THE WIRELESS IN THE 1940s.
I have always been a keen wireless/radio fan, which I prefer it to television.
I had an uncle who worked in the Barnsley Co-operative Electrical Department, he too was very keen on radio. I had never seen a television set. As the storm clouds, heralding the start of World War 11, were starting to gather, my uncle advised my mum and dad to buy a radiogram. There were very few coming into the shops, and as he told them, there wouldnt be anymore for years to come, if the threat of war turned out to be a reality. My mum and dad had won some money on the football pools, after talking it over they decided to take my uncles advice and buy one. There was the problem that we did not have electricity, so it was stored upstairs in my aunt and uncles home. The radiogram was a beautiful piece of furniture, made from walnut wood, with a very high gloss, the make was an Ambassador.
A bonus of our moving to Burton Grange was that we could have our radiogram and listen to it at our hearts content. I was mesmerised by the fact that we could hear other peoples voices, and listen to music. I am a music lover and I attribute this to my mum and dad and the radio.

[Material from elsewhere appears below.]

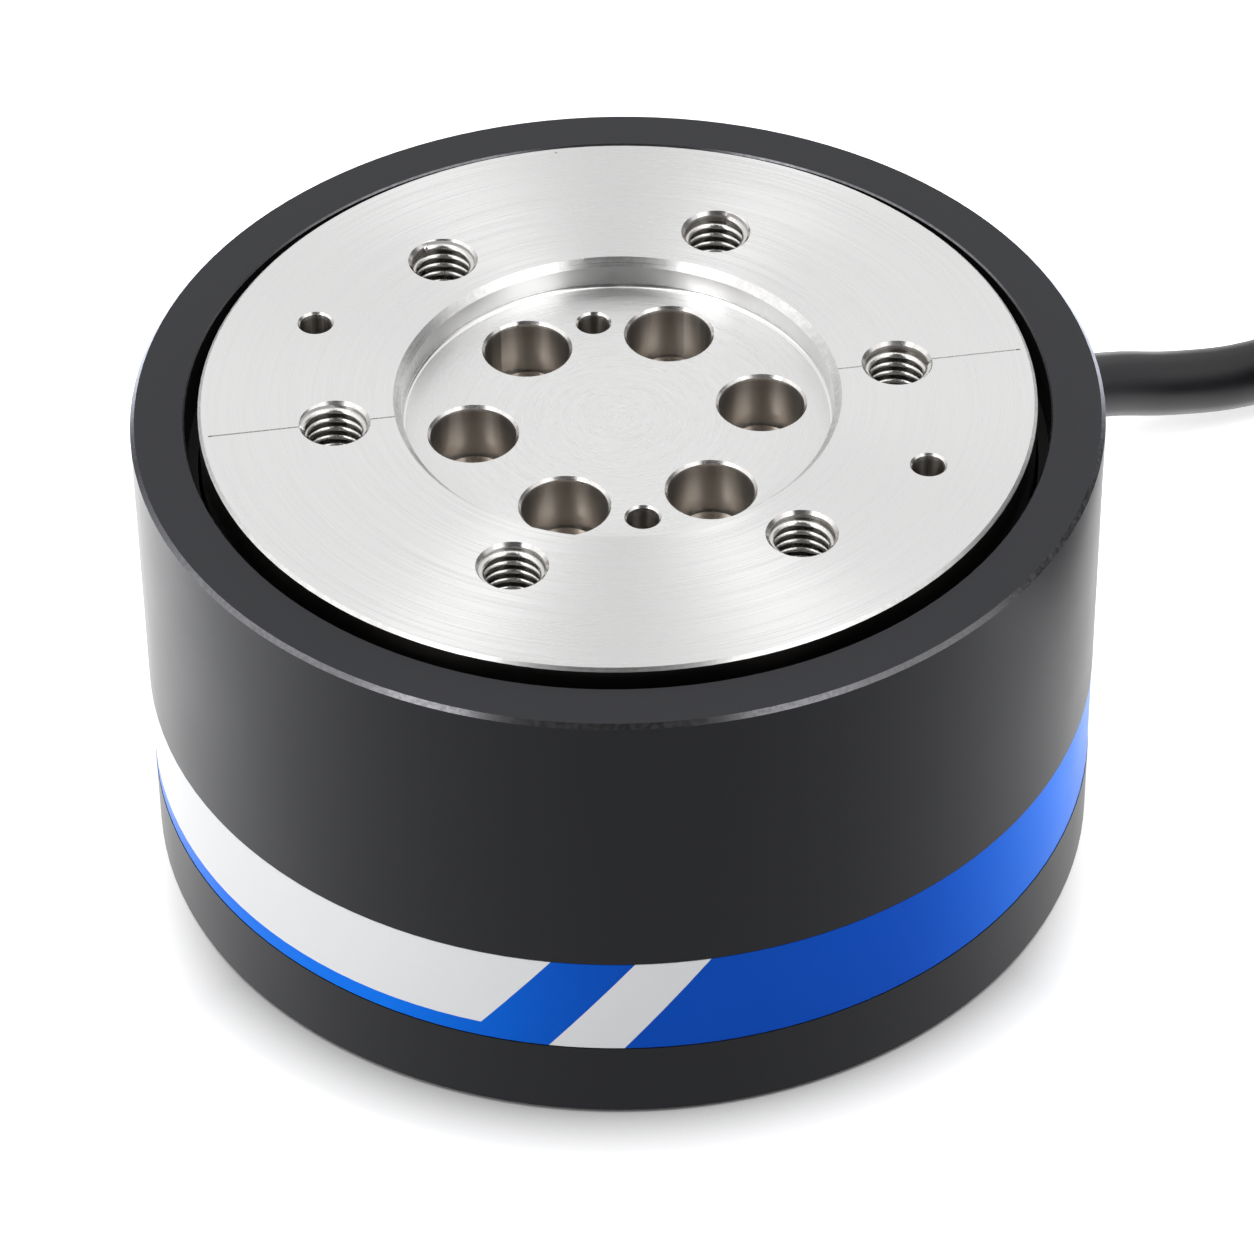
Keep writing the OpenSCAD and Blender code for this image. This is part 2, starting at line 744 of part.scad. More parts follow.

As a Saturday night treat, my mum would let me stay up and listen to Saturday Night Theatre, a radio play which usually lasted for about one and a half hours, I loved Saturday nights. I would have had my bath and curl up on the settee with a blanket, more often than not I would fall asleep before the play ended, but this didnt matter to me.
I loved the comedy on the radio too, I think my favourite was Tommy Handley in ITMA (Its That Man Again), I used to roll about laughing, and can remember how sad I felt when in 1946 I heard that he had died.
There was a great choice of programmes on the wireless, Life with the Lyons, a type of situation comedy, with husband and wife team, Bibi Daniels and Ben Lyon, their two children also took part.
Ted Ray in Rays a Laugh, was a good one, especially, when he used to complain about that ginger tom, next door. Richard Murdoch and Kenneth Horne were also good in Much Binding in the Marsh.
There was one particular programme which I liked, yet it used to scare me stiff, and that was Valentine Dyal, aka The Man in Black, he had a very deep scary voice and told mystery stories. Mum wasnt too keen upon me listening to Valentine, knowing how impressionable I was.
There were childrens programmes, too, Uncle Mac with Childrens Hour and the best of all was Just William, by Richmal Crompton. I could never understand why this went out at eight oclock in the evening. I had to plead with my mum to allow me to stay up to listen to, Williams, Gingers and *Violet Elizabeths adventures. (Whilst mum was liberal on a Saturday), Just William was broadcast on a Monday evening.
I did get a lot of pleasure from reading the books, but it wasnt quite the same as listening to the wireless.
The above isn't quite the same as our radiogram, but similar
*Violet Elizabeth was that obnoxious spoiled child who used to lisp.